立処山から望んだ赤岩尾根 (2009,4,18)

トチの大木(大きな写真)

 遠出をしないので、ゆっくり起きて、小倉沢に向かった。
 朝から蒸し暑く、低山歩きにはちょっと向かない日だとは思ったが、いつもの登山口から赤岩峠に向かった。

 風もまったくなく、尾根上までの植林地で早くも、汗だくになった。
 足元にはシャラの花が落ちているくらいで、見るものもあまりなかった。
 どうせ疲れるので、先も長いことだし、意識的にゆっくり行った。

赤岩岳から望む大ナゲシ

コキンレイカ

 オオルリ・ホシガラス・シジュウカラの声が聞こえるが、それも暑げな感じ。

 峠直下のトチ林が葉をつけているときに来たのは初めてだったが、とても立派だった。
 峠へのトラバースで、イタヤカエデの倒木が道をふさいでいた。
 上の方から動物が下りてきた。
 のんびりした歩き方はカモシカのそれだ。

 詰めの急登では、シオジの双葉がたくさん出ていた。

 赤岩峠で小休止して、腹ごしらえと登山支度。
 エゾハルゼミの声が賑やかだ。
 眼鏡を老眼鏡じゃないのに変え、念のため、スワミベルトを締めて8環を下げた。
 たぶん使わないのだが、こういうものを付けているだけで気持ち的に余裕が出る。

1583メートルピーク(大きな写真)

ネジキの花

 赤岩岳へはもちろん、北稜ルートを行く。
 踏みあとをしばらくトラバースして、ルンゼ状のところを急登し、小尾根の上に出る。
 右に行くと岩場だが、高度感もさほどなく、手がかり・足がかり豊富で、ほとんど問題なし。
 岩場の上は、ヒノキとツガの樹林帯をひと登りで、赤岩岳に着いた。

 大ナゲシと違って、360度の展望というわけにはいかないが、好展望である。
 天気は今ひとつだが、奥秩父はひとわたり見えており、八ヶ岳もよくわかる。
 眼下の小倉沢の彼方には破不山。
 北側がガスっていたのは残念だった。

 すぐとなりのピークで踏みあとが二分する。
 右の道の方が明瞭なのだが、そちらだと南への尾根に行ってしまうので、左の道をとる。
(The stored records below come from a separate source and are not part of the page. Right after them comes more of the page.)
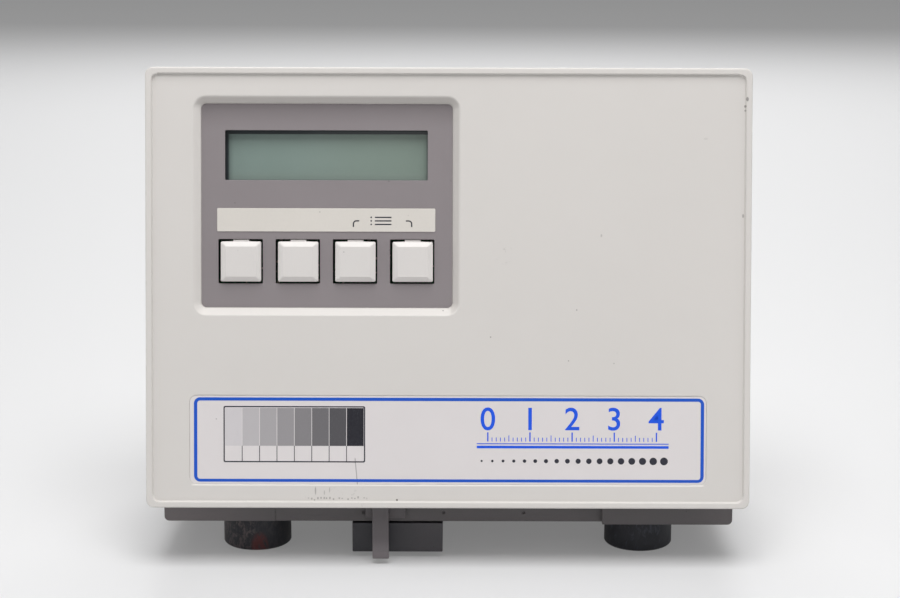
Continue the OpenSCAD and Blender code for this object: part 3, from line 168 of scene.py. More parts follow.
class Paint:
    """A material under construction: a Principled shader and short calls for the nodes that feed it.

    The calls work in millimetres of the row frame, the object coordinates of every CAD node and piece.
    """

    def __init__(self, name, rough, **values):
        self.mat = bpy.data.materials.new(name)
        self.mat.use_nodes = True
        self.tree = self.mat.node_tree
        self.tree.nodes.clear()
        self.shader = self.tree.nodes.new("ShaderNodeBsdfPrincipled")
        out = self.tree.nodes.new("ShaderNodeOutputMaterial")
        self.tree.links.new(self.shader.outputs[0], out.inputs["Surface"])
        self.shader.inputs["Roughness"].default_value = rough
        for key, value in values.items():
            self.shader.inputs[key.replace("_", " ")].default_value = value
        coords = self.tree.nodes.new("ShaderNodeTexCoord")
        scale = self.tree.nodes.new("ShaderNodeVectorMath")
        scale.operation = "SCALE"
        scale.inputs["Scale"].default_value = 1.0 / MM
        self.tree.links.new(coords.outputs["Object"], scale.inputs[0])
        self.mm = scale.outputs[0]
        self.round = None

    def feed(self, socket, value):
        if isinstance(value, bpy.types.NodeSocket):
            self.tree.links.new(value, socket)
        else:
            socket.default_value = value

    def math(self, op, a, b=0.0, c=0.0):
        node = self.tree.nodes.new("ShaderNodeMath")
        node.operation = op
        for socket, value in zip(node.inputs, (a, b, c)):
            self.feed(socket, value)
        return node.outputs[0]

    def product(self, first, *others):
        for value in others:
            first = self.math("MULTIPLY", first, value)
        return first

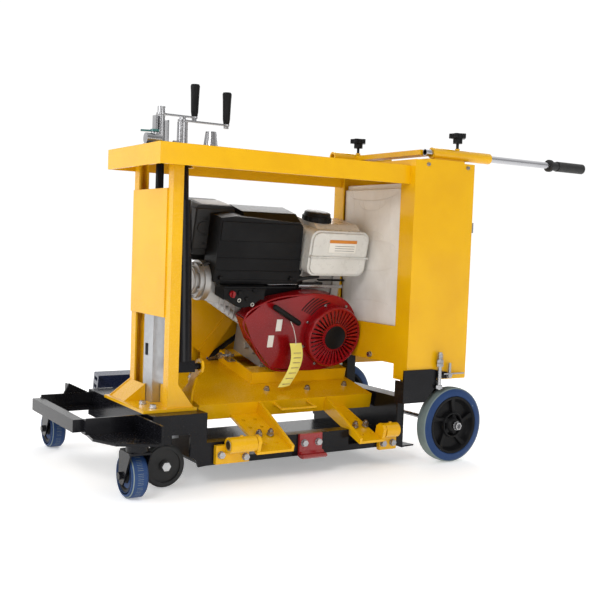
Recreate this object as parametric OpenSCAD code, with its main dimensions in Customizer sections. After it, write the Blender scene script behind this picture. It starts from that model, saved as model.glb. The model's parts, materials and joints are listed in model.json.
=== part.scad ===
// Walk-behind concrete saw: a gantry frame on casters and two rear wheels carries a
// tilting engine deck, a belt-driven blade on the far side, a water tank and a push bar.
// Machine axes: X runs from the casters to the push bar, Y from the near rail to the
// blade side, Z is up from the floor. The whole model is then centred on its footprint.

/* [Frame] */
// Length of the near side rail
rail_len = 619; // [610:1:630]
// Height of the side rail channel
rail_h = 56; // [50:1:60]
// Height of the rail's underside over the floor
rail_z = 50; // [46:1:54]
// Length of the front cross box along X
box_len = 141; // [136:1:146]
// Width of the front cross box along Y
box_w = 430; // [420:1:440]
// Height of the top face of the front cross box
box_top = 179; // [176:1:182]

/* [Gantry] */
// Length of the top beam
beam_len = 727; // [724:1:727]
// Width of the top beam
beam_w = 324; // [318:1:330]
// Height of the top face of the beam
beam_top = 813; // [808:1:818]
// Depth of the folded beam flanges
beam_h = 50; // [44:1:56]
// Sheet thickness of the folded yellow parts
sheet = 5; // [4:0.5:6]
// Outside width of the column
column_w = 235; // [230:1:240]

/* [Wheels] */
// Diameter of the rear wheels
rear_d = 209; // [200:1:210]
// Width of the rear tyres
rear_w = 42; // [38:1:44]
// Diameter of the caster wheels
caster_d = 105; // [100:1:106]
// Width of the caster tyres
caster_w = 40; // [34:1:40]
// Diameter of the fixed guide wheel
guide_d = 104; // [98:1:104]

/* [Deck] */
// Length of the engine deck
deck_len = 549; // [540:1:550]
// Width of the engine deck
deck_w = 325; // [318:1:328]
// Depth of the deck skirts
skirt_h = 41; // [36:1:44]
// Angle of the deck when raised for transport
deck_tilt = 12; // [10:0.5:13]

/* [Saw] */
// Diameter of the blade
blade_d = 350; // [300:5:350]
// Diameter of the recoil cover on the engine
recoil_d = 176; // [168:1:184]

/* [Tank and handle] */
// Height of the tank housing's top edge
housing_top = 829; // [826:1:832]
// Outside diameter of the push bar
bar_d = 19; // [18:0.5:20]
// Outside diameter of the hand grip
grip_d = 30; // [27:1:32]

/* [Hidden] */
$fn = 64;

// Colours
yellow = [0.90, 0.70, 0.02];
black = [0.05, 0.05, 0.06];
zinc = [0.70, 0.70, 0.68];
red = [0.60, 0.03, 0.03];
blue = [0.10, 0.16, 0.38];
white = [0.86, 0.84, 0.78];

// Footprint, used only to centre the model
bar_end_x = 1401;
front_x = -154;
caster_trail = 25;
caster_x = -46;
caster_near_y = -38;
caster_far_y = 532;
outer_near_y = -84;
mid = [(bar_end_x + front_x) / 2, (outer_near_y + caster_far_y + caster_trail + caster_d / 2) / 2];

// Running clearance on each side of a shaft
run = 0.05;

// Frame heights and stations
rail_x0 = 127;
rail_x1 = rail_x0 + rail_len;
rail_top = rail_z + rail_h;
box_x0 = 8;
box_x1 = box_x0 + box_len;
flange_top = box_top + 7;
plate_top = 134;

// Gantry
beam_y0 = -18;
beam_y1 = beam_y0 + beam_w;
beam_bottom = beam_top - beam_h;
post_x0 = 65;
post_x1 = 92;
post_w = 28;
col_y0 = 48;
col_y1 = col_y0 + column_w;
col_mid = (col_y0 + col_y1) / 2;

// Lifting screws
crank_a_pos = [81, 165];
crank_b_pos = [134, 154];
jack_top = [154, 785];
jack_pin = [120, 275];
jack_vec = jack_pin - jack_top;
jack_len = norm(jack_vec);
jack_lean = atan(-jack_vec[0] / -jack_vec[1]);
crank_z = beam_top;

// Deck frame: hinge axis and the deck's near top edge
hinge = [-30, 101.5];
deck_edge = [126, 173];
deck_x0 = 189;
deck_x1 = deck_x0 + deck_len;
tube_r = 19.5;
shaft_r = 10;

// Engine and saw, in deck coordinates
crank_c = [637, 143];
arbor_c = [400, -30];
blade_y = 385;
pulley_y = 345;
pto_pulley_r = 46;
arbor_pulley_r = 40;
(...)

 ミズナラやツガの大木が点在し、ヒノキ・シャラ・アセビなどの混じる尾根を登降する。
 木漏れ日の射すところにはコアジサイ、岩場にはコキンレイカが咲く。

 尾根が90度右に折れると岩峰で、北側の岩根伝いにトラバースし、木の根をつかんで急登して尾根上に立つ。
 その次の1583メートル峰は、威圧的な岩壁を構えており、苦労しそうなので、しばし腰を下ろして岩場を観察する。
 すぐわきで、ネジキが咲いているが、可愛い花だ。

 クライムダウンで鞍部に立ち、南側の岩根から壁にとりつく。
 よく見ると、見た目ほどの傾斜でない上、手がかり・足がかりは意外に多く、あちこちにトラロープも下がっているので、ルートはわかりやすい。

 右上へと斜上気味に登っていくと、壁の途中でキイロスズメバチに遭遇した。
 初秋の岩場にスズメバチが巣くっているのをときどき見るが、こんな壁の中にハチの巣があるのでは、かなわない。
 よく観察すると、そいつは単なる離れバチで、巣があるわけではなさそうだったので、ハチを刺激しないよう、こっそりと登っていった。

イワタケ

イワキンバイ

 その後も、岩峰を次々に越えていく。
 これらの岩峰にはイワキンバイがさかんに咲いていた。
 岩場に突き当たると、巻き道か直登のいずれにしてもさほど困難な箇所はなく、尾根上の踏みあともだいたいはっきりしているので、このあたりでルートを間違えることはなかった。

 P3とP2には小さなプレートがとりつけてあった。
 このあたりではタカネママコナが咲き始めていた。
 P2からP1あたりまで来ると、ガスが濃くなってき、周囲がまったく見えなくなった。

 P1のそばまで来ると、手ごわそうな岩場だったが、南側に巻き道があって、完全にエスケープすることができた。
 完全エスケープも何だかな〜と思ったが、巻き終えた地点からの踏みあともよくなかったので、ここはパス。
 とりあえず、いかにも古げな道標の前で、ひといき入れた。

古い道標

コアジサイ(大きな写真)

 岩場歩きが終わったので、とりあえずほっとして下っていくと、旧八丁峠。
 切り通し状の地形は残っているので、ここからトンネル入口あたりに下りることができるかも知れない。

 八丁峠へはピークをもう一つ、越えねばならない。
 コアジサイの咲く中、登っていくと二基のお宮。
 覆屋もしっかりしているが、幣帛が下げられた様子もないから、祭典はもうやっていないかも知れない。

八丁峠近くのお宮

ヤマアジサイ

 このピークの下りで若干ルートミス。
 どうも、どこかで道を失ったようだが、どこではずしたか、わからない。
 おそらくお宮の手前あたりで、左にトラバースしなければならないのだと思う。

 山道に戻ってすぐに八丁峠。
 ムササビタケに似たきのこやイタチタケなどが出始まっていた。

 八丁沢に沿うあたりでは、トリアシショウマ・カラマツソウ・ヤマアジサイなど、白い花がよく咲いていた。
 車道に出ると、ひどい暑さだった。